ROOTS of hunger found at the germ plasm
Battle against bad farming continues with push by small farmers
(Editor’s Note: this piece continues a discussion started here about efforts to monitor and hopefully persuade organizations like the Alliance for a Green Revolution in Africa to use the expertise of local, sustainable farmers instead of allying with larger multinational agricultural companies.)
“Hunger isn’t caused by a shortage of food.” This oft-repeated statement may be counterintuitive or disturbing to mainstream agro-economics, but that’s the focus of global food experts, planners, civil society and peasant farmers.
“For now, the G8 and the United States continue to advocate the same disastrous policies that got us into the current mess where 1 billion people lack access to adequate food,” said Ben Burkett, an African-American farmer who has traveled around the world to support locally-based sustainable agriculture. “A right to food framework therefore goes deeper than simply the misguided obsession with yields and productivity, and more fundamentally towards questions regarding democracy and access to resources, including land, water and credit.”
So instead of learning from the failures of the “first” green revolution, our own agriculture secretary Tom Vilsack purports that biotechnology will be the silver bullet to address hunger. Not surprising, the U.S. Senate Foreign Relations Committee approved with limited public debate the “Global Hunger Security Act,” mandating the U.S. fund genetic engineering projects in foreign agriculture research.

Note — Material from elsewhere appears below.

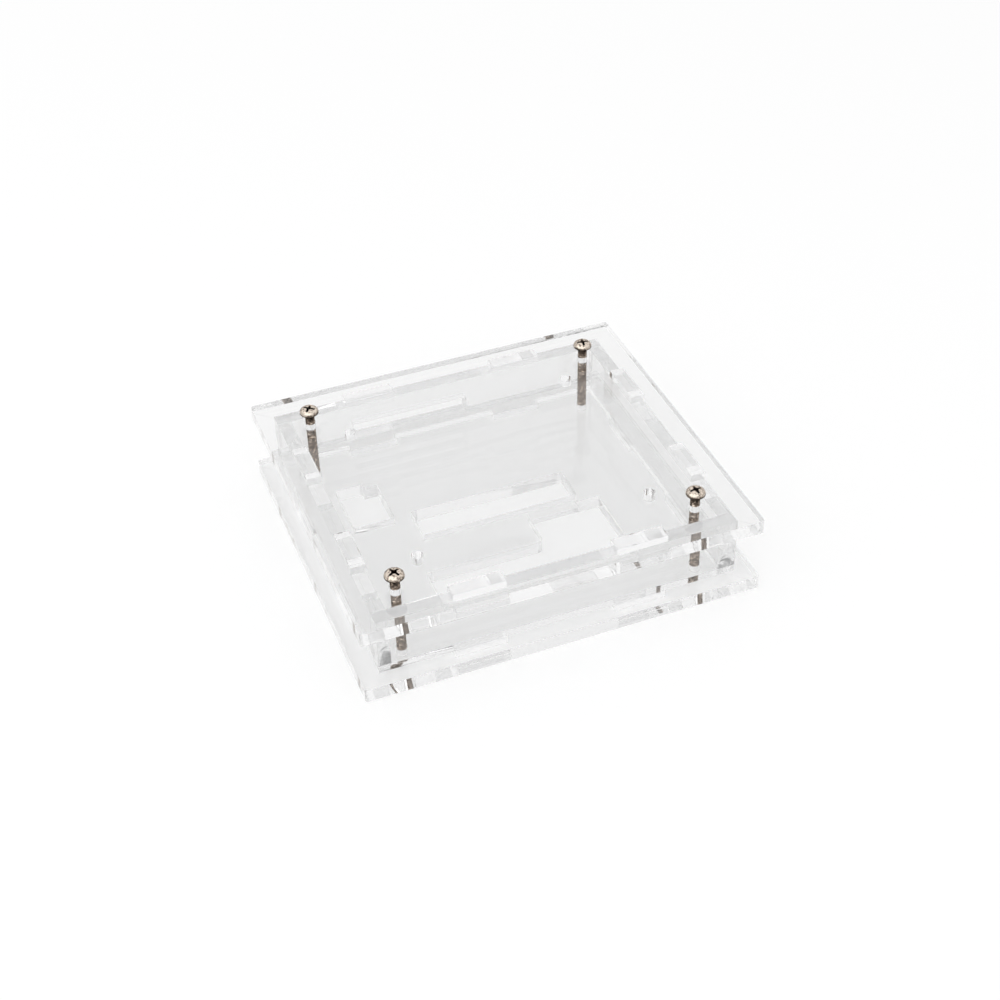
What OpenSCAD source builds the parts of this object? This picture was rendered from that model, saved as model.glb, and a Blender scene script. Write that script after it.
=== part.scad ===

With no real coincidence, the Bill and Melinda Gates Foundation has invested billions into their Alliance for a Green Revolution in Africa – called the second green revolution.
Just surfing the Internet with hits on organic farming sites or even Wikipedia, the Green Revolution is succinctly laid out as a phenomenon that increased yields of corn, wheat and rice with seed manipulation, lots of synthetic chemical inputs, and mechanization. Irrigation engineering also increased yields from 1960 to the 1990s.
Another counterintuitive truism, thanks to the first green revolution – “Increased food production can - and often does - go hand in hand with greater hunger.” So, by getting farmers “competitive” by forcing them to purchase expensive inputs, obviously, wealthier farmers will squeeze out the poor. Then, those traditional small farmers are not going to find adequate employment to compensate for the loss of farming livelihoods.
India has the highest suicide rate for farmers who have been squeezed out by the agro giants and depleted aquifers. Developing countries are hurdled with millions upon millions of unemployed pastoralists, farmers, fishers looking for something, thanks to this globalization of food and farming.
AGRA is pushing the bio-technology solution, which is basically Monsanto, DuPont, Novartis, and other remade chemical companies leading genetic engineering research and orchestrating propaganda trumpeting claims that “GE seeds boost crop yields and will feed the hungry.” People and organizations like Burkett, AGRA Watch, La Via Campesina and others believe these technologies have questionable benefits and documented risks.
The second Green Revolution they promise is no more likely to end hunger than the first.
Burket continues: “The scientific research and renewed focus on the ‘right to food’ exposes why we must move away from Green Revolution monoculture practices and instead embrace ecologically sound practices, more equitable trade rules and local food distribution systems to empower family farmers. Now the governments of the world and the Gates Foundation need to finally get the message as well.”
The Union of Concerned Scientists authored a report, “Failure to Yield: Evaluating the Performance of Genetically Engineered Crops,” showing that after more than 20 years of research and 14 years of commercialization, genetic engineering has driven up costs for farmers . Yields have not risen significantly, and the environmental costs of so much plowing, spraying and large scale mono-cropping are beyond imagination.
“In comparison, traditional breeding continues to deliver better results,” Burkett said.
Proof is in the pudding, or in this case, sweet potato: Monsanto’s GM sweet potato has no resistance to a crop-specific virus while all the local varieties in Kenya outperformed the genetically modified one.
“The U.S. approach to helping Africa should not be a top-down process that excludes the voices of African farmers who have the knowledge of their land and what food to grow,” Burkett said.